▶ [Exercise prompt] In the entries below, find the line containing "Turn this picture" and the line containing "in a millimetre". Copy those two lines and everything between them exactly, and only that.

▶ [Data for processing]
==================================================

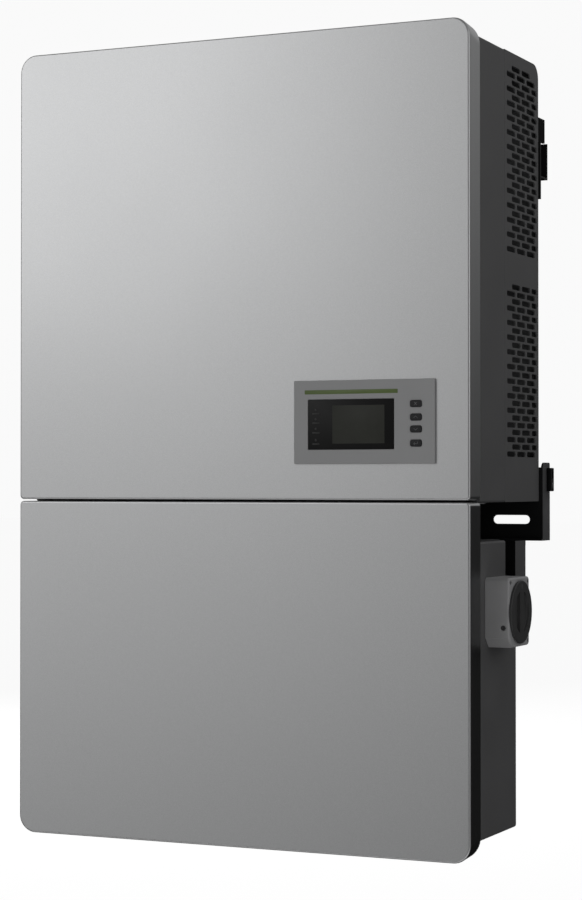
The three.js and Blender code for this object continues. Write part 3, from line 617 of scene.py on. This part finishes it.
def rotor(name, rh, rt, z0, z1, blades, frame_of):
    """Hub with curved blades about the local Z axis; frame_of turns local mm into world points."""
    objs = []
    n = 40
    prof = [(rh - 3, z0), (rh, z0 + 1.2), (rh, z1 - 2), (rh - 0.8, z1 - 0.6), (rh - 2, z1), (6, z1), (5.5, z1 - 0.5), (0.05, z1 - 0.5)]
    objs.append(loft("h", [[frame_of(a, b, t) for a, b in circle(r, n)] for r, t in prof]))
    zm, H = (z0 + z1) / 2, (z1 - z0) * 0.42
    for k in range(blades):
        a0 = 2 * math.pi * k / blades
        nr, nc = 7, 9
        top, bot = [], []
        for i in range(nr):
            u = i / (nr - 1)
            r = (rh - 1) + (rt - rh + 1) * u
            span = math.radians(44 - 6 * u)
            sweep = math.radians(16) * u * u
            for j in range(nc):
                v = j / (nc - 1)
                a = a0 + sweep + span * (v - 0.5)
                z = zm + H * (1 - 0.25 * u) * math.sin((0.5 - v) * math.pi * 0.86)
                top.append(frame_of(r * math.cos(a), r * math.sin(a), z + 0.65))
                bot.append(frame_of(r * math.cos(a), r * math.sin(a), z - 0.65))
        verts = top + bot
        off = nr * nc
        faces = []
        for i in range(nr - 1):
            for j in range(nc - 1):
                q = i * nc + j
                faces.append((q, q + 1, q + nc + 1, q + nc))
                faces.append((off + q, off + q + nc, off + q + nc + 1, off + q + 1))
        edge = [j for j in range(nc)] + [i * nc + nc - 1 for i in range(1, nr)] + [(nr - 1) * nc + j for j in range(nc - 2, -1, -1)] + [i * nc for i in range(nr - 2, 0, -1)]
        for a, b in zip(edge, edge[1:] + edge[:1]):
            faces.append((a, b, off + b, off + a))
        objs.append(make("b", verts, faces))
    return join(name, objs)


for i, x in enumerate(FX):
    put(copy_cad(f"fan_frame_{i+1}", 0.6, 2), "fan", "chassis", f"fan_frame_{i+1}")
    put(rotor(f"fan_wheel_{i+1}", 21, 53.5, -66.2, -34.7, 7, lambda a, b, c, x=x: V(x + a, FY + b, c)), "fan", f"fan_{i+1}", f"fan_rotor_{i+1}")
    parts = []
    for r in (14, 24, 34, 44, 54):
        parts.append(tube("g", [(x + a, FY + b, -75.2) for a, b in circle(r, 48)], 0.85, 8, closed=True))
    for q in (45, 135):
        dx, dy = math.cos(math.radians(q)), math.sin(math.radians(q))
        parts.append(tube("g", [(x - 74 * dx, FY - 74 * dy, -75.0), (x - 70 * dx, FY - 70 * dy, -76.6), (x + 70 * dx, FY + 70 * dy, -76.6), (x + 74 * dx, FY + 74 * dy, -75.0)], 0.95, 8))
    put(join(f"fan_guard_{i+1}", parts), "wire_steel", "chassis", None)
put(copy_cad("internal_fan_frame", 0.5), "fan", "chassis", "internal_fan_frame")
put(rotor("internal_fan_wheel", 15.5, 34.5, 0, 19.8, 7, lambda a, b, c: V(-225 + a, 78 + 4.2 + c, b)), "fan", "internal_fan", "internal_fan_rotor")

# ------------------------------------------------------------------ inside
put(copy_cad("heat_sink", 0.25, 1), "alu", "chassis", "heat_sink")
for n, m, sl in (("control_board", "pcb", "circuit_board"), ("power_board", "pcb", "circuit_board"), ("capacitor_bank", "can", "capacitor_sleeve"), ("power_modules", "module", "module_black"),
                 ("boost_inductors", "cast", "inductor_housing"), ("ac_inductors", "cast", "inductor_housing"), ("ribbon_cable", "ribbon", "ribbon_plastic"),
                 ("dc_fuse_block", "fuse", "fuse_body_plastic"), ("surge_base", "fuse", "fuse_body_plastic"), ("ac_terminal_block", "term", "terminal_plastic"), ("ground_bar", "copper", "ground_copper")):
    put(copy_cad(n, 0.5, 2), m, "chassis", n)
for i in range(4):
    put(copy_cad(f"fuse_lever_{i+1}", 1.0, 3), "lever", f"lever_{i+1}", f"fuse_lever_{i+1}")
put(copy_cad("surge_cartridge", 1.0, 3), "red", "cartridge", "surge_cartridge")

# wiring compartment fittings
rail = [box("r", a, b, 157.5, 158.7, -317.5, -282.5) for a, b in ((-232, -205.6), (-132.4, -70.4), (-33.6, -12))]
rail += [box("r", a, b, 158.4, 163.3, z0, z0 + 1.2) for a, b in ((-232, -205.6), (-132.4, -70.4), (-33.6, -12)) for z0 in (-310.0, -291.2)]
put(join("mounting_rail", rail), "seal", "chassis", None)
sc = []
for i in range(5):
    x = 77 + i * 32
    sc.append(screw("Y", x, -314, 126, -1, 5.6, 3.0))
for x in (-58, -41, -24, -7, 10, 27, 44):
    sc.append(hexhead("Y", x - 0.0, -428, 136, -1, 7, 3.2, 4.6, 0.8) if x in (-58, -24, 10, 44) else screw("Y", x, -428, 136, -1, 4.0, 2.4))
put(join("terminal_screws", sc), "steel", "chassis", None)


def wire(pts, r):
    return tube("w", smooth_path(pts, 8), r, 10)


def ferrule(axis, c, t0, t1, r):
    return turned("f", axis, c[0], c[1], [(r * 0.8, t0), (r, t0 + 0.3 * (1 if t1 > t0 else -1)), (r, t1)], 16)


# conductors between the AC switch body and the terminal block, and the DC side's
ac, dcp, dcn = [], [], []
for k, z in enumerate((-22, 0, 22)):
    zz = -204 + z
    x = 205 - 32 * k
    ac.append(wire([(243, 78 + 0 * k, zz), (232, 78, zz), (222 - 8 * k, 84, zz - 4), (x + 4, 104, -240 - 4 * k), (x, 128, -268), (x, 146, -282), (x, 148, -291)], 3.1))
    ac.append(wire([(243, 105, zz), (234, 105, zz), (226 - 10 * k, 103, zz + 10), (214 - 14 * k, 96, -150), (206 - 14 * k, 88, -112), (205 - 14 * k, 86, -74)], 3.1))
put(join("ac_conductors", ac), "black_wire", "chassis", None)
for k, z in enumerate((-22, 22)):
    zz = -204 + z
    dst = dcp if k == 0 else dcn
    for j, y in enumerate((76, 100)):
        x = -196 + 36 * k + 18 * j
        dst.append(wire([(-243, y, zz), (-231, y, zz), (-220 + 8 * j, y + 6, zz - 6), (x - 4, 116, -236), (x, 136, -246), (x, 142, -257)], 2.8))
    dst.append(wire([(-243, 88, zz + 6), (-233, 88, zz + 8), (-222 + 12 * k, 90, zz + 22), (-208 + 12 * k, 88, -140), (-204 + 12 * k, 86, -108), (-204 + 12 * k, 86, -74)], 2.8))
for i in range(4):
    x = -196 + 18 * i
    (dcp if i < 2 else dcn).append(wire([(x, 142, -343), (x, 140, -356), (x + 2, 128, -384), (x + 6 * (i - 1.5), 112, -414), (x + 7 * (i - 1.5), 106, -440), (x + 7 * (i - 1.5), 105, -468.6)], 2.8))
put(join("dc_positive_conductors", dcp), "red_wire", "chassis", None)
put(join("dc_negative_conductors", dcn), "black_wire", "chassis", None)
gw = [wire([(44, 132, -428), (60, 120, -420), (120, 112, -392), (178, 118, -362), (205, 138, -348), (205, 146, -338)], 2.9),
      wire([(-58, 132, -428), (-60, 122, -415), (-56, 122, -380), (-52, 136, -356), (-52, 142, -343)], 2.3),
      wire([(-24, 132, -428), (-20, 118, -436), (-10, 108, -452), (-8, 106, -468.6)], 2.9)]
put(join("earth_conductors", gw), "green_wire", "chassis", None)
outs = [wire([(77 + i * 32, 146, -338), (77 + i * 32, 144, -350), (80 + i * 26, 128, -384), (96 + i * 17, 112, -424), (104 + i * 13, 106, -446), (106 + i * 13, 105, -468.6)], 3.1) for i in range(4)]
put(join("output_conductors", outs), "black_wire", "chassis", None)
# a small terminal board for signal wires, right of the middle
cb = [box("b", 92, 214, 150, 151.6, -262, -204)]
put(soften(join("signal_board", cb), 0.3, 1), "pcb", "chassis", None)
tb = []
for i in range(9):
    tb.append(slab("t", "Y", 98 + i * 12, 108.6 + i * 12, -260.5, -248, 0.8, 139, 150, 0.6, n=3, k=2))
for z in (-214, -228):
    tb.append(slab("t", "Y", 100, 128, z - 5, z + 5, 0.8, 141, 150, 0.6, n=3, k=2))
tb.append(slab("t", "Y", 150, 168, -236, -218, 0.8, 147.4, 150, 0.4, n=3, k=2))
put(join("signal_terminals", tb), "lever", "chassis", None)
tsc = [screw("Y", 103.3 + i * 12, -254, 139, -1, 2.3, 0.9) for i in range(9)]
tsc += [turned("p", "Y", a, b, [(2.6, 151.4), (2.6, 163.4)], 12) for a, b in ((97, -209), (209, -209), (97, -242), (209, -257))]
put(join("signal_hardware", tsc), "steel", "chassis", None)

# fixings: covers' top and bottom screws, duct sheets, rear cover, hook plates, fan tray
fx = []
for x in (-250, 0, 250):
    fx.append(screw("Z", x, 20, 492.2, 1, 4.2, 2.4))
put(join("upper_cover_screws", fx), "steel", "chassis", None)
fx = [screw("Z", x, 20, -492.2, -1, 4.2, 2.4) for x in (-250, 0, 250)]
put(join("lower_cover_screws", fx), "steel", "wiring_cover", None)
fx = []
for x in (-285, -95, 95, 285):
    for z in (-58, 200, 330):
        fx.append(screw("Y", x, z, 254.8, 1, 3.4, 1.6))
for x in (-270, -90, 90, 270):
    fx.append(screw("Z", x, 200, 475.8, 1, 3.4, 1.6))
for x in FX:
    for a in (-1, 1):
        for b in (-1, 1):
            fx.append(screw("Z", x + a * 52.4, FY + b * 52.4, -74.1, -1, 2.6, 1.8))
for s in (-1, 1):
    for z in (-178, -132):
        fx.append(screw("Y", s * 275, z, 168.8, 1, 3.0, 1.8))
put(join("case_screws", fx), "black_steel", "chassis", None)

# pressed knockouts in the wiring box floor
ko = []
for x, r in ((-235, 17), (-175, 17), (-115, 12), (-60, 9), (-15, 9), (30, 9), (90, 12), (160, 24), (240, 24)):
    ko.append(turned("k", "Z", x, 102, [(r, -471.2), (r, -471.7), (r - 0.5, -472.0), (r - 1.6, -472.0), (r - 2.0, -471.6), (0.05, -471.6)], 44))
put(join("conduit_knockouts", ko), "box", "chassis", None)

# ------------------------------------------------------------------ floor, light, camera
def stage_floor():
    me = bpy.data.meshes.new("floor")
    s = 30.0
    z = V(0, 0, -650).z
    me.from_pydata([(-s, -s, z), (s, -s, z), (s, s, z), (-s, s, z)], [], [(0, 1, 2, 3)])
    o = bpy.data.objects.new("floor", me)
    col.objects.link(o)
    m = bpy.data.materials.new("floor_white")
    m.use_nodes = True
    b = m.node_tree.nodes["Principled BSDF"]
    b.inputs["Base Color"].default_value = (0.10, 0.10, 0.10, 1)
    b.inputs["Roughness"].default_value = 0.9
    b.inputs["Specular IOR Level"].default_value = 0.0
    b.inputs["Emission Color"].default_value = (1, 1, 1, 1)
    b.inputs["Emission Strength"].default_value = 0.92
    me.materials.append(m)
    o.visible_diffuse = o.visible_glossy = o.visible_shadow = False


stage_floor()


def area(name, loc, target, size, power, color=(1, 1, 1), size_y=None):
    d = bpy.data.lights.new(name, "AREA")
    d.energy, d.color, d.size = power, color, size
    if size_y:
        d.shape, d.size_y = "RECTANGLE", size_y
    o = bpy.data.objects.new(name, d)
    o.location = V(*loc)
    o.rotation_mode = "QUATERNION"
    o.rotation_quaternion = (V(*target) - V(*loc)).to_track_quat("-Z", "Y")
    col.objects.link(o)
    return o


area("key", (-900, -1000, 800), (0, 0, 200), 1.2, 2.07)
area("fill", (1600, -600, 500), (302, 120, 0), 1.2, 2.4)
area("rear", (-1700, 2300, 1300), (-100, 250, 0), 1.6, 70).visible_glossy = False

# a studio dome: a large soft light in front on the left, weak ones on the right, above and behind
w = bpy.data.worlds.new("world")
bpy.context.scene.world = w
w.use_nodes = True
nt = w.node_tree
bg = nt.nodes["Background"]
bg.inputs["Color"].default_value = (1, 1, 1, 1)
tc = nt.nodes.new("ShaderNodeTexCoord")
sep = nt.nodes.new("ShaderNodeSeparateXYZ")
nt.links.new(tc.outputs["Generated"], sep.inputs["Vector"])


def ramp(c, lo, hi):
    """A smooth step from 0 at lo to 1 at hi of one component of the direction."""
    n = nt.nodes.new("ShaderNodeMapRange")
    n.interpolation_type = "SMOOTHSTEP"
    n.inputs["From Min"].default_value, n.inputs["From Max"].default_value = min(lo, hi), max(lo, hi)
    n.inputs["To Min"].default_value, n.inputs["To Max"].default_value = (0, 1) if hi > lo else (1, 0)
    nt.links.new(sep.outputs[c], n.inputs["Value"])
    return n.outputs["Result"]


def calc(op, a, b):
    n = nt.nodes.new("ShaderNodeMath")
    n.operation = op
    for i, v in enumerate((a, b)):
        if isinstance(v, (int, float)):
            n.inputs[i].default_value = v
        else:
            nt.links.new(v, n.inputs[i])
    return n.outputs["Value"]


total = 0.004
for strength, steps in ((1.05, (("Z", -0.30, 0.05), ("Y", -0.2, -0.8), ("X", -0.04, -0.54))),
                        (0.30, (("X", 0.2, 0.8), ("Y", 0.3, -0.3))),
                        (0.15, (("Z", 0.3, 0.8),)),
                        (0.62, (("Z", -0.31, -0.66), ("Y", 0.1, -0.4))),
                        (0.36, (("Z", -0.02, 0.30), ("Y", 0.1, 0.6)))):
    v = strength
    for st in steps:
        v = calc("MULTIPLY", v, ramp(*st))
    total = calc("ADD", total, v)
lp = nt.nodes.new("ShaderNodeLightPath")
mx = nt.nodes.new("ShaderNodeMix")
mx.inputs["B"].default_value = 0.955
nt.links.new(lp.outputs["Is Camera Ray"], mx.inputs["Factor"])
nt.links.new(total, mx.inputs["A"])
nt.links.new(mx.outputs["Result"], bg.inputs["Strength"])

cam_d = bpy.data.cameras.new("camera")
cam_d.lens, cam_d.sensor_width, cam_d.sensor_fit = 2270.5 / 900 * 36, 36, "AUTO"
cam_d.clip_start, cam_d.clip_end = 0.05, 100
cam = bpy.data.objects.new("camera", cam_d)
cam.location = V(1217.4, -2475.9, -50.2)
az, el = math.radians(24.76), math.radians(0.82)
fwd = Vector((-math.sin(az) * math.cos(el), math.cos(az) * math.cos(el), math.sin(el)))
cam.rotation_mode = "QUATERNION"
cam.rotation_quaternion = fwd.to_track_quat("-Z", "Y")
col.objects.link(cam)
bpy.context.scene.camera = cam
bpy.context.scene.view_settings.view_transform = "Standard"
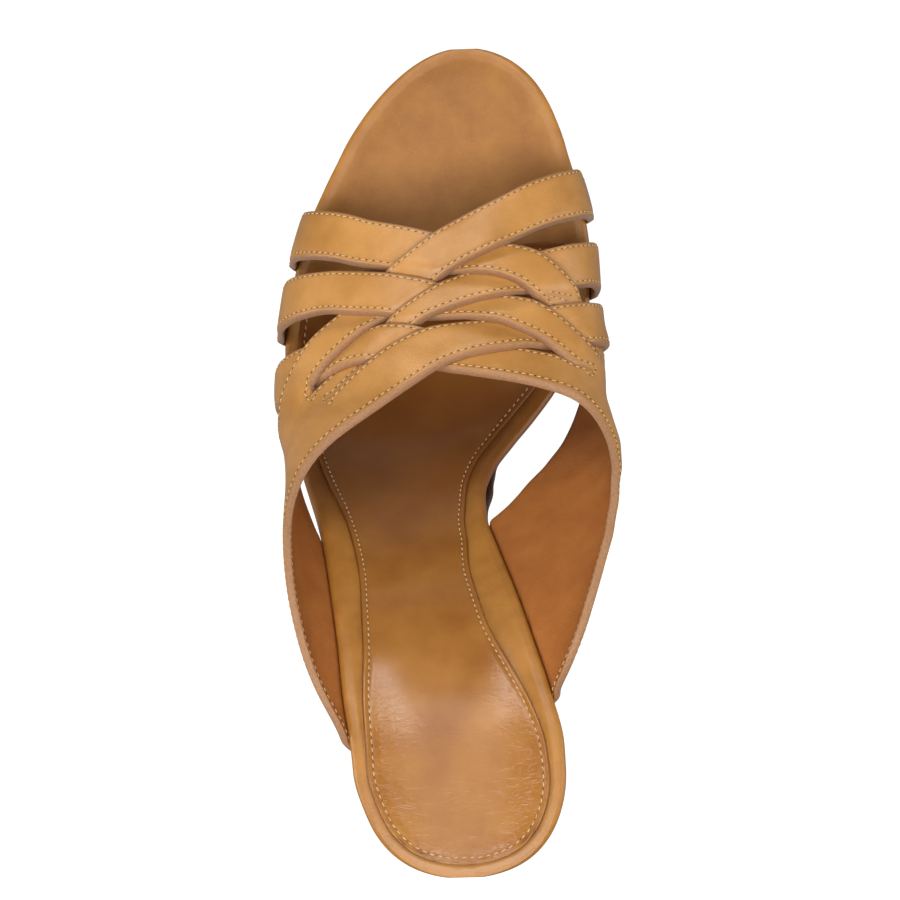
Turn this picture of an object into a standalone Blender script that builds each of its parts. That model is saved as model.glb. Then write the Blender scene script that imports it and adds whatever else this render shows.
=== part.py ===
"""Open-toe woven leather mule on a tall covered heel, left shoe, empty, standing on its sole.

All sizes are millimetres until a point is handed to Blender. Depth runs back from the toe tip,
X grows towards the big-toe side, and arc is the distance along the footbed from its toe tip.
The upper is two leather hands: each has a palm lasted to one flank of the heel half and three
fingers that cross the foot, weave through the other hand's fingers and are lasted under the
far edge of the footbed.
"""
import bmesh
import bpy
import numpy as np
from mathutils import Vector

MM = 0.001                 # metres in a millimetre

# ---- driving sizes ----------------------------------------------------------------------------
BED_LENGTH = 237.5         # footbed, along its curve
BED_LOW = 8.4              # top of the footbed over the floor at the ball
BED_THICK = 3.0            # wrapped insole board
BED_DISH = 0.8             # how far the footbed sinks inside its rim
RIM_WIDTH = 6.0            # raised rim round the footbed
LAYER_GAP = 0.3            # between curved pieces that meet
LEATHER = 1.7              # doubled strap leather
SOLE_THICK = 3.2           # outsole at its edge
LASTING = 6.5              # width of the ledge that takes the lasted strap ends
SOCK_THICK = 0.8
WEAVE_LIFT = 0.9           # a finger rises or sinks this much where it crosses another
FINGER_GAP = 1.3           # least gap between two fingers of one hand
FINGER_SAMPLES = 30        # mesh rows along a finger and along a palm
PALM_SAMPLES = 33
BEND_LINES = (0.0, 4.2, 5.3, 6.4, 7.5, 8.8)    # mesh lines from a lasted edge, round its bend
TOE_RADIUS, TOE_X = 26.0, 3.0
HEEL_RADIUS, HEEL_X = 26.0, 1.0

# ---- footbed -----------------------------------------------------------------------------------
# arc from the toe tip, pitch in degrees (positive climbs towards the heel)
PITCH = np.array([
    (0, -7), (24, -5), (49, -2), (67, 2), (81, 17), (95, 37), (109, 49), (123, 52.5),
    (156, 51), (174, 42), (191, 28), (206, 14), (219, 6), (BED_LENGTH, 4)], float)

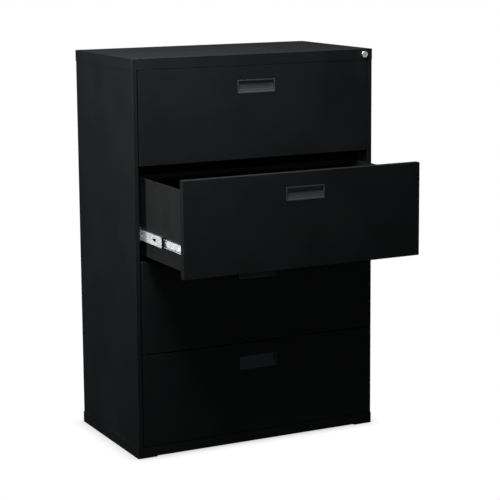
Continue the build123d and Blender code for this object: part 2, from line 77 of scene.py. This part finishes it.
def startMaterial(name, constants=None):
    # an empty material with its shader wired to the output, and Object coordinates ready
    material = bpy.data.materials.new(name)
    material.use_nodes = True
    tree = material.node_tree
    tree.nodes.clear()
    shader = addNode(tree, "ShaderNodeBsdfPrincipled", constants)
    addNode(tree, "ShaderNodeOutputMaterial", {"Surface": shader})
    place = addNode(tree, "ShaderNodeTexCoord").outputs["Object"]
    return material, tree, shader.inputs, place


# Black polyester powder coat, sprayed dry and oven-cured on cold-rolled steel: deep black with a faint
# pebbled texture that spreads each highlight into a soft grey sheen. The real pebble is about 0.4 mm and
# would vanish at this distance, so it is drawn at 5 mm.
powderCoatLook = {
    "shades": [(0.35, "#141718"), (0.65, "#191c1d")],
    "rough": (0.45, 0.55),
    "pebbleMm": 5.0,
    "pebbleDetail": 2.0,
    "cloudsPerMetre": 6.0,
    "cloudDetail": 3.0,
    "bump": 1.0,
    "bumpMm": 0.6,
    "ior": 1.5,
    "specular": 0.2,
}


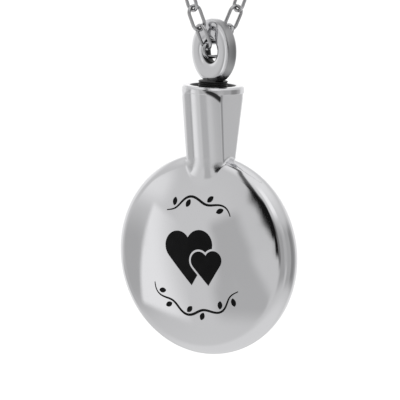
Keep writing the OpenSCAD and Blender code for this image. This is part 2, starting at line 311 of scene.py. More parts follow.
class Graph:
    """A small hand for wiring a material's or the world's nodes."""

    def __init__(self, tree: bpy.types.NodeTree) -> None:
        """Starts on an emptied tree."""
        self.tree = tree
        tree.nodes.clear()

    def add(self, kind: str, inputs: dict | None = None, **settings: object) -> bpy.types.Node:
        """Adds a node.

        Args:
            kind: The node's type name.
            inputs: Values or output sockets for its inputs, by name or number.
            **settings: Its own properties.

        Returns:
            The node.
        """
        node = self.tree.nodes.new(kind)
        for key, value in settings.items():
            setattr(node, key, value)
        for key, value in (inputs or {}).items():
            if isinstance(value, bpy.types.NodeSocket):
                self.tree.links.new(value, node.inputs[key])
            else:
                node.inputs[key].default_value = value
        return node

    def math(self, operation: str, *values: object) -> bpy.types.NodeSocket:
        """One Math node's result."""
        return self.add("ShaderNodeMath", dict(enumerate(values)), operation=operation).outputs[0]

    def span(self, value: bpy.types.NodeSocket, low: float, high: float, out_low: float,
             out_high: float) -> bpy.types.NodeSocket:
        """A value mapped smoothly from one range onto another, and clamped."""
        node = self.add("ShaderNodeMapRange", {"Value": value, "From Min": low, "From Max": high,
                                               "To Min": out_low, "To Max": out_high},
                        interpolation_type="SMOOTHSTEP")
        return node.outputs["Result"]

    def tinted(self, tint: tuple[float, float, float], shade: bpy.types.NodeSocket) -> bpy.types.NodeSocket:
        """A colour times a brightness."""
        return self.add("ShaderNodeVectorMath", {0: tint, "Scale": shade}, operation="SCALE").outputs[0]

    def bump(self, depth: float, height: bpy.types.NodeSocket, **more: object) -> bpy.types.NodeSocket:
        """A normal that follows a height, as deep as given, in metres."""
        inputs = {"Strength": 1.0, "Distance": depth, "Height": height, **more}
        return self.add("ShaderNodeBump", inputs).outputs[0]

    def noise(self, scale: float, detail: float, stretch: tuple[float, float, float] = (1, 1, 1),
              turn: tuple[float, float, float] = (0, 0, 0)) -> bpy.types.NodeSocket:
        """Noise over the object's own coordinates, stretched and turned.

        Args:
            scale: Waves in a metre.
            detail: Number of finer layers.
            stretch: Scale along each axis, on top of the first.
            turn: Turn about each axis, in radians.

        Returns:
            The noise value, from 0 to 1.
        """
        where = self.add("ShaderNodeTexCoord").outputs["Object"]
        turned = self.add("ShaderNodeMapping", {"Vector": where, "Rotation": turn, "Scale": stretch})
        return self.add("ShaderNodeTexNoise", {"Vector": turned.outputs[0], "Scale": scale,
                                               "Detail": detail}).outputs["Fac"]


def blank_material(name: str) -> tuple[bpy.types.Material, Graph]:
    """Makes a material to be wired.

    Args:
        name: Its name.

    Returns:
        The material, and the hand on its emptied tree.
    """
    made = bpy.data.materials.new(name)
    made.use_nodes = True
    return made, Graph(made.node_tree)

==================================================

▶ [Correct output]
Turn this picture of an object into a standalone Blender script that builds each of its parts. That model is saved as model.glb. Then write the Blender scene script that imports it and adds whatever else this render shows.
=== part.py ===
"""Open-toe woven leather mule on a tall covered heel, left shoe, empty, standing on its sole.

All sizes are millimetres until a point is handed to Blender. Depth runs back from the toe tip,
X grows towards the big-toe side, and arc is the distance along the footbed from its toe tip.
The upper is two leather hands: each has a palm lasted to one flank of the heel half and three
fingers that cross the foot, weave through the other hand's fingers and are lasted under the
far edge of the footbed.
"""
import bmesh
import bpy
import numpy as np
from mathutils import Vector

MM = 0.001                 # metres in a millimetre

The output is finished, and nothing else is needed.